I'm just going through so many emotions. I feel so sorry for her - for putting her through this (it was me who left him) - I'm finding it heartbreaking to be with her as I'm terrified of losing her - although it has to happen sometime right.

Being a lone parent is exhausting.
Thinking out loud, I think I need to start rebuilding my 'own life' as I have no friends here - to start looking beyond being a mum - sorry - rambling a bit.

OP posts:
Toastandmarmite999 · 10/05/2022 10:07

@growinggreyer - I think you've hit the nail on the head xx

OP posts:
AntarcticTern · 10/05/2022 10:08

It may have been you who left him, but presumably he chose to move to France? Personally I would never want to live in a different country from my DC. Don't blame yourself for this situation OP.

Notthesportytype · 10/05/2022 10:11

You've just said that her French isn't that great. Get her to try and express herself in French with you every time she wants something. I can almost guarantee that it will take her all of ten minutes to realize how hard it would be.

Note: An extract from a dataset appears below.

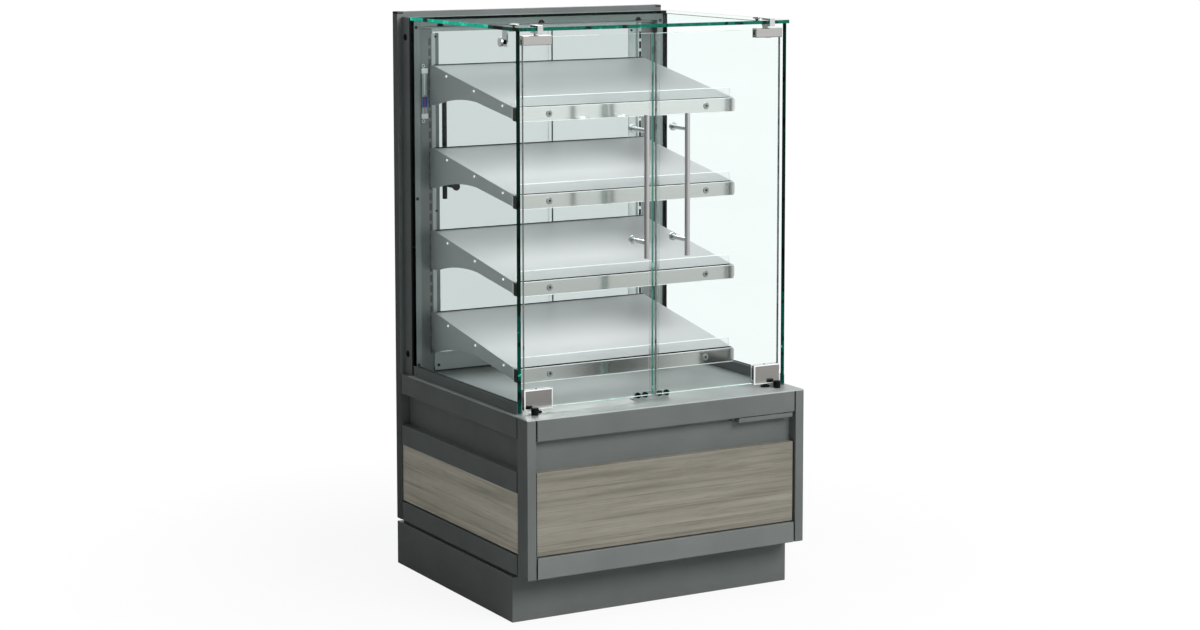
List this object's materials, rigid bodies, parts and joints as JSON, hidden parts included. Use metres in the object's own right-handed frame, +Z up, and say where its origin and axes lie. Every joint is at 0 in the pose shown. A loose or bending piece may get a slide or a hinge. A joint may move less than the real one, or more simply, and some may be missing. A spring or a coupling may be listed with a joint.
{
  "type": "heated self-service display case",
  "caption": "Free-standing heated display case: glass box on a panelled base, hinged front glass doors, sloping shelves with price rails, and a sliding rear service door.",
  "frame": {"origin": "on the floor, under the middle of the whole width and depth", "axes": "+Z up, +X to the right seen from the front, front faces -Y"},
  "size_m": [0.735, 0.728, 1.3535],
  "materials": {
    "base_metal": "satin grey powder coat",
    "frame_metal": "satin grey-green powder coat",
    "wood_panel": "matt greige oak laminate, grain across",
    "deck_steel": "glossy light grey",
    "shelf_steel": "satin",
    "heater_pack": "plain",
    "polished_steel": "polished",
    "glass": "clear, green at the edges",
    "clear_plastic": "clear",
    "black_rubber": "matt",
    "black_plastic": "matt",
    "white_plastic": "gloss"
  },
  "bodies": {
    "case": {"plinth": "base_metal", "base_pan": "base_metal", "front_post_l": "base_metal", "front_post_r": "base_metal", "fascia": "base_metal", "front_recess": "base_metal", "front_wood": "wood_panel", "front_rail": "base_metal", "side_frame_l": "base_metal", "side_frame_r": "base_metal", "side_wood_l": "wood_panel", "side_wood_r": "wood_panel", "deck": "deck_steel", "deck_heater": "heater_pack", "tray_guide": "shelf_steel", "glass_channels": "frame_metal", "portal": "frame_metal", "column_l": "frame_metal", "column_r": "frame_metal", "inner_beam": "frame_metal", "upright_l": "frame_metal", "upright_r": "frame_metal", "back_panel": "frame_metal", "gasket": "black_rubber", "rear_tracks": "frame_metal", "rear_fixed_glass": "glass", "service_panel": "base_metal", "control_box": "shelf_steel", "side_glass_l": "glass", "side_glass_r": "glass", "top_glass": "glass", "glass_connectors": "polished_steel", "top_clamps": "polished_steel", "bottom_pivots": "polished_steel", "door_stops": "black_rubber", "catch_bracket": "deck_steel", "thermometer": "white_plastic", "shelf_stops": "clear_plastic", "shelf_heaters": "heater_pack", "shelf_1": "shelf_steel", "price_rail_1": "polished_steel", "shelf_2": "shelf_steel", "price_rail_2": "polished_steel", "shelf_3": "shelf_steel", "price_rail_3": "polished_steel", "shelf_4": "shelf_steel", "price_rail_4": "polished_steel"},
    "door_left": {"door_glass_l": "glass", "door_patches_l": "polished_steel", "door_seal_l": "clear_plastic", "door_handle_l": "polished_steel"},
    "door_right": {"door_glass_r": "glass", "door_patches_r": "polished_steel", "door_seal_r": "clear_plastic", "door_handle_r": "polished_steel"},
    "rear_door": {"rear_door_glass": "glass", "rear_handle": "black_plastic"},
    "crumb_tray": {"tray": "shelf_steel"},
    "thermostat": {"thermostat_knob": "black_plastic"},
    "switch": {"power_switch": "black_plastic"}
  },
  "joints": [
    {"name": "door_left_swing", "type": "hinge", "parent": "case", "child": "door_left", "pos_m": [-0.305, -0.293, 0.9], "axis": [0, 0, 1], "range_deg": [-92, 0]},
    {"name": "door_right_swing", "type": "hinge", "parent": "case", "child": "door_right", "pos_m": [0.305, -0.293, 0.9], "axis": [0, 0, 1], "range_deg": [0, 92]},
    {"name": "rear_door_slide", "type": "slide", "parent": "case", "child": "rear_door", "axis": [1, 0, 0], "range_m": [0, 0.26]},
    {"name": "crumb_tray_slide", "type": "slide", "parent": "case", "child": "crumb_tray", "axis": [0, -1, 0], "range_m": [0, 0.15]},
    {"name": "thermostat_turn", "type": "hinge", "parent": "case", "child": "thermostat", "pos_m": [0.23, 0.3175, 0.37], "axis": [0, -1, 0], "range_deg": [0, 270]},
    {"name": "switch_rock", "type": "hinge", "parent": "case", "child": "switch", "pos_m": [0.15, 0.314, 0.37], "axis": [-1, 0, 0], "range_deg": [0, 16]}
  ]
}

Young children have an amazing ability to pick up languages, but at 11, that innate ability is lost and she would struggle massively in a French school.

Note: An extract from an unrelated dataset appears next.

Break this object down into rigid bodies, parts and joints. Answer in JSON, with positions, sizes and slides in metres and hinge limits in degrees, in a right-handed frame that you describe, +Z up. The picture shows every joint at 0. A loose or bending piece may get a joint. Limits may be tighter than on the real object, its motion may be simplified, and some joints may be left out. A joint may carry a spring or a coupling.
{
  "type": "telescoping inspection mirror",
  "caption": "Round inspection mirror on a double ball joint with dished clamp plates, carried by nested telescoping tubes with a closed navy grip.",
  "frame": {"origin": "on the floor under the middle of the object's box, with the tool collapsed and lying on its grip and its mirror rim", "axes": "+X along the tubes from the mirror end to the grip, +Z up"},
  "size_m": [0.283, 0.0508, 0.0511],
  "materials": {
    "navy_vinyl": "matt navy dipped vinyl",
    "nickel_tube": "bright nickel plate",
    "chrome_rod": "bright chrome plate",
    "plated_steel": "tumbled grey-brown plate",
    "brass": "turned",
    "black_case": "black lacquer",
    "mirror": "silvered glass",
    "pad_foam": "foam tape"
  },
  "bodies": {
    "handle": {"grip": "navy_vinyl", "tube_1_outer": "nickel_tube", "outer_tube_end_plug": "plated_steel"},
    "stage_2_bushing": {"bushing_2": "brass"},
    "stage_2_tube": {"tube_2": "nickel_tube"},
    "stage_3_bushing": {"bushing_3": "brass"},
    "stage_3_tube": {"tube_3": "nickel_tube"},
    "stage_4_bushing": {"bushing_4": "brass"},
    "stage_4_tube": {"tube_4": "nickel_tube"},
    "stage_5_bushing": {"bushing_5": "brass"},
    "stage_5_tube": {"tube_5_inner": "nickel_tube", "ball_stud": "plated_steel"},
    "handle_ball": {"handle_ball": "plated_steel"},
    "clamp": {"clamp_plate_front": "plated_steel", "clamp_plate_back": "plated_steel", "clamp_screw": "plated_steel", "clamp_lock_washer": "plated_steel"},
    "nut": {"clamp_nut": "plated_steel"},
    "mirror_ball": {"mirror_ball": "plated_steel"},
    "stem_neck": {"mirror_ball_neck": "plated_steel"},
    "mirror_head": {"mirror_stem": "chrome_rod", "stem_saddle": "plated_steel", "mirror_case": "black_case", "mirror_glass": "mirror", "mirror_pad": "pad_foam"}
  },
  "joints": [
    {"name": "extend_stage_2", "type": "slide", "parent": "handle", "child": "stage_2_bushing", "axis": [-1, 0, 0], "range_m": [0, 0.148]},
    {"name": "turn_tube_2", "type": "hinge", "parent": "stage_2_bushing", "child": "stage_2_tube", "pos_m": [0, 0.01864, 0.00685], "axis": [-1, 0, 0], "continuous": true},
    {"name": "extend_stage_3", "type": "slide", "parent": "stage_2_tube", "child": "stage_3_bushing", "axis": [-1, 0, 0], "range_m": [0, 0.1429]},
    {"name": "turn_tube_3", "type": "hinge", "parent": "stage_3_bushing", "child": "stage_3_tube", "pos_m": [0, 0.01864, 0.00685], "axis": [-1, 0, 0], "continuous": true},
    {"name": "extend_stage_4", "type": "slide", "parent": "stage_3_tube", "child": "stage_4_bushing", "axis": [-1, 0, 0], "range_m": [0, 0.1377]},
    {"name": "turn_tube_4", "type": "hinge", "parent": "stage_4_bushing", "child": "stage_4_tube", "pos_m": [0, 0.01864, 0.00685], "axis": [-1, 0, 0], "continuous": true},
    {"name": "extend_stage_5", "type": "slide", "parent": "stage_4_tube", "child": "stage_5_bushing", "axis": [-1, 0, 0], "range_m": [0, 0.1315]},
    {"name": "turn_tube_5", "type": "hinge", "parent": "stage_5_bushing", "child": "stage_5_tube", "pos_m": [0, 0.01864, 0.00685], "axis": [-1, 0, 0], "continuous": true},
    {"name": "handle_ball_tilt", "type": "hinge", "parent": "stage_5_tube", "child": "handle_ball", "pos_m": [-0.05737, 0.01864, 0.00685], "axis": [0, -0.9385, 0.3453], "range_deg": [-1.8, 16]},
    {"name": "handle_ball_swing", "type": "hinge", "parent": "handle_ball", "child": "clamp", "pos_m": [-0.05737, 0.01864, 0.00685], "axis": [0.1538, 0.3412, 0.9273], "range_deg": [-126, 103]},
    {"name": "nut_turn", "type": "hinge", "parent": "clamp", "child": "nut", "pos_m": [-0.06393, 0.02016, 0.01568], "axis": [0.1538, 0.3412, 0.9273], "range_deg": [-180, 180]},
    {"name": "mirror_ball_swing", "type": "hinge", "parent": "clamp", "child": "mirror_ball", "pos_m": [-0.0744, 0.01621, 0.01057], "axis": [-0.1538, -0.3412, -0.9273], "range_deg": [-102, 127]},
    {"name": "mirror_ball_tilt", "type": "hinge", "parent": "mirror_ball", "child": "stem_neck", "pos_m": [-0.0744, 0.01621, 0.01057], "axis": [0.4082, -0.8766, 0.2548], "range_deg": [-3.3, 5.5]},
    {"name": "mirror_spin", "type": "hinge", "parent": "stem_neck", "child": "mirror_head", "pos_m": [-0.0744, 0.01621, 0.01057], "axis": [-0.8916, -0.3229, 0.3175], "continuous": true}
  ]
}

I think she'll soon get over her desire to live there. Hope you can put this behind you.

Toastandmarmite999 · 10/05/2022 10:19

Valid points from all of you - thank you - I feel a little more focused and positive. God - it's good to talk xx

OP posts:
Lobelia123 · 10/05/2022 10:29

Glad youre feeling better! But maybe this is a wake up call for further down the line....its not good to give up everything for your children and make them the only centre of your existence. Remember the objective of parenting is to equip them to one day leave you. That day will come, whether its to uni or to France or to a flatshare in the the next town. Its also stifling to be th eobject of so much sacrifice. Start gving yourself some self love - you also deserve some independent happiness, whether thats a few friends, a solo outing, a new low key hobby etc etc. Dont become obsessive about your daughter. You may find that what she really loved, but maybe cant articulate, is the freedom she experienced at her fathers.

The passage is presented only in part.